Thursday, 19 April 2018

Economics: an approximation


Economics is good at pursuing a way to explain phenomenon in the real world and captures some basic "economic" rules in our life; however, economics can never precisely describe the entire picture of the world. For example, economics is about how individuals make decisions based on profits (utility) and costs, when economics come to individual cases, it is hard for any economist to find a general and direct method to calculate the marginal cost, which is an extremely concept in economic theories studying firms' strategies. Moreover, when economists are talking about utility, utility is significantly dependent of individual tastes, different individuals can have different utility, economists tend to use a mean individual to represent the entire population, but it is just not possible to be sure if a right mean individual is found.

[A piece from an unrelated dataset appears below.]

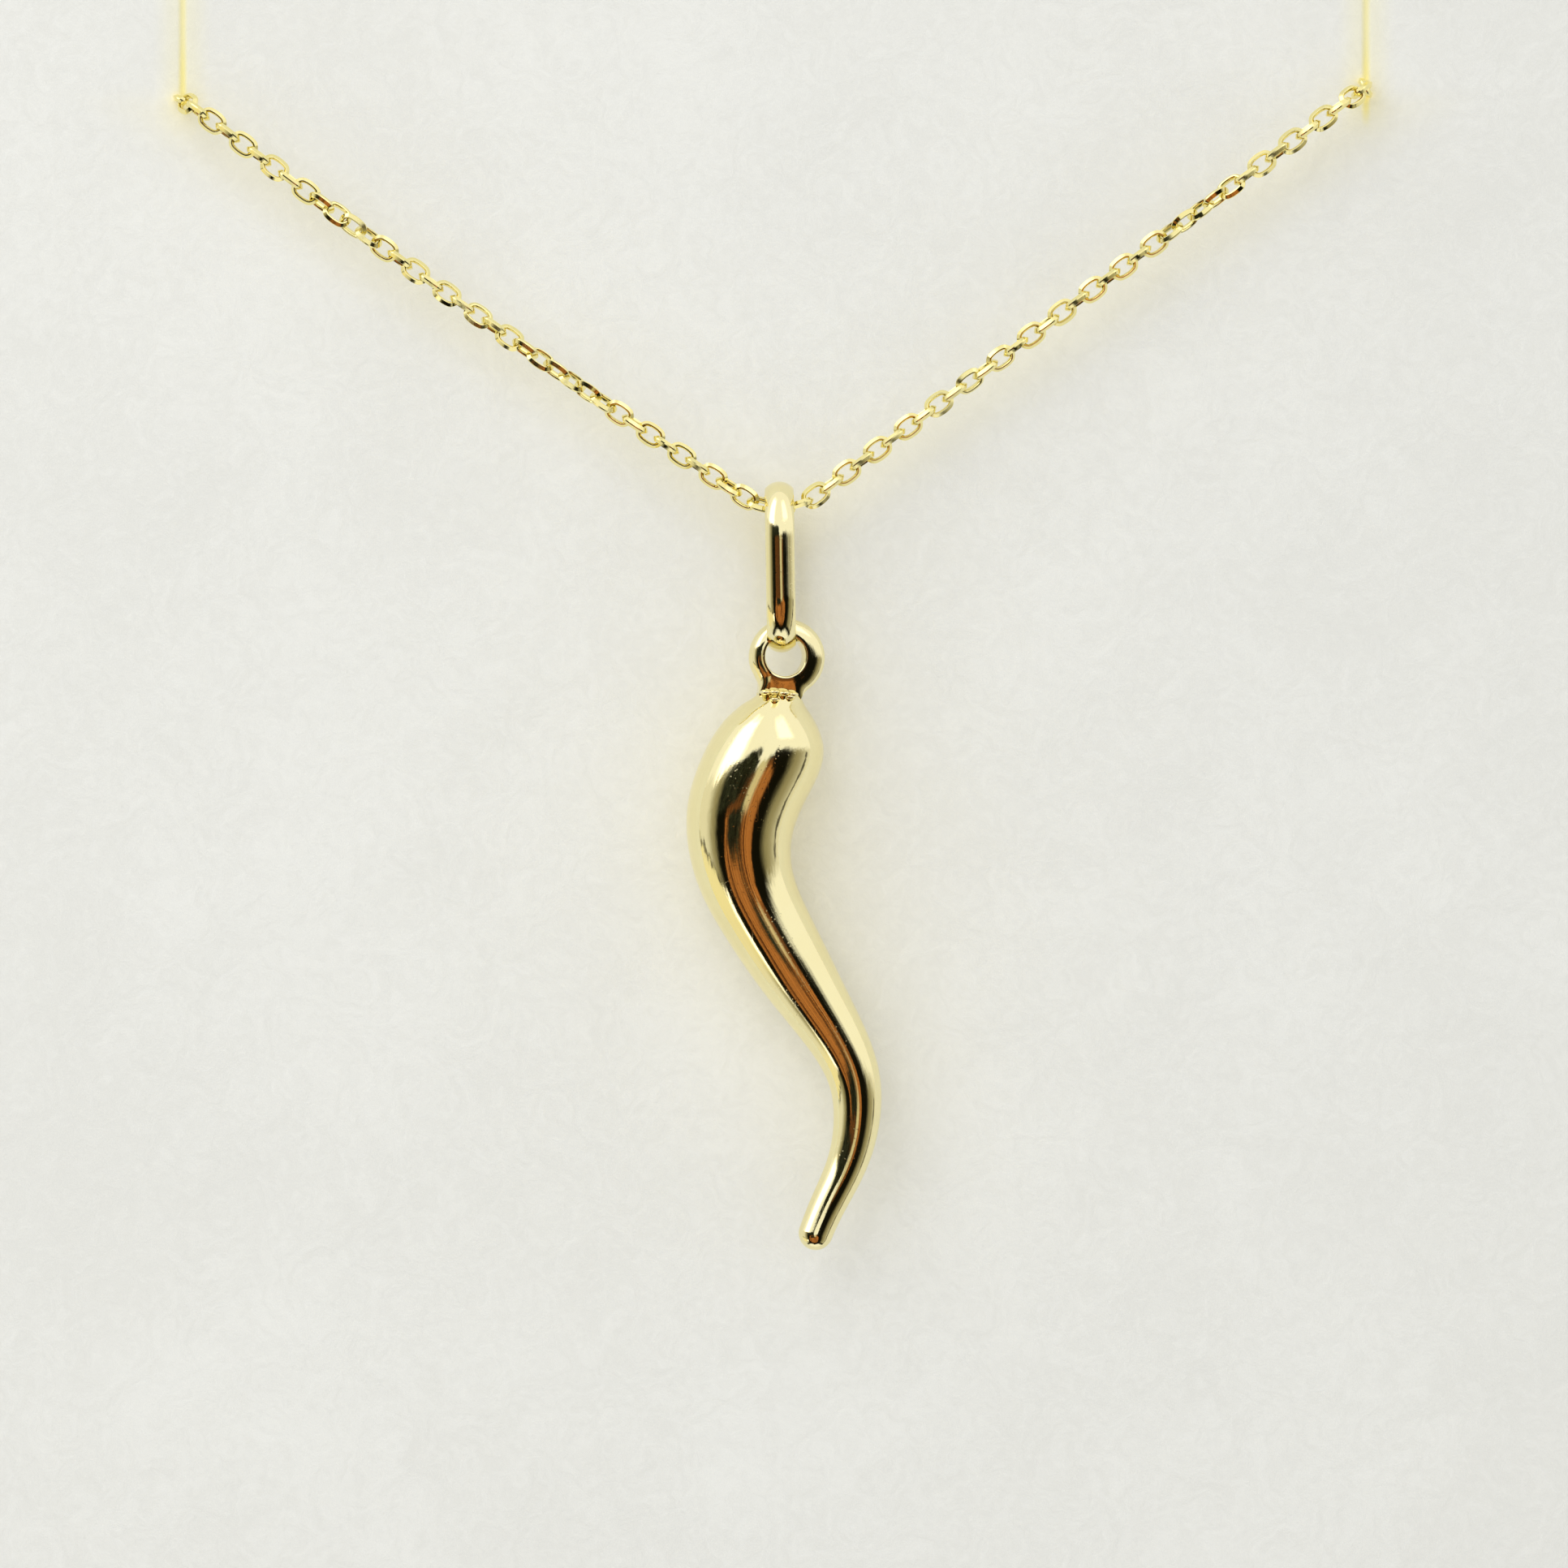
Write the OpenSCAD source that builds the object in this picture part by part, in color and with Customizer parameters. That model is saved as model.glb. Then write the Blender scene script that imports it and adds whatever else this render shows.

Secondly, economics describes the current situation based on economists' expectations of the future and does not deliver the prophecy. Economists tend to think individuals and the economic system behave or function in a typical cycle or following certain rules. No one knows the future, so based on several assumptions that create a stable and reasonable system, economists form some expectations of the future and create models based on these expectations. Furthermore, when economists tend to make predictions, they also bring the idea of stability from the models to the reality, by projecting a trend, they make their predictions along this trend which comes from their models.

Thirdly, economics is not natural science, though it tends to be mathematical and data-intensive. Because economics studies social issues that largely involves numbers, economists tend to bring in the concepts of experimental science, statistics and mathematics. The findings do not come from the nature, they come from the interaction between individuals and such interaction can change over time.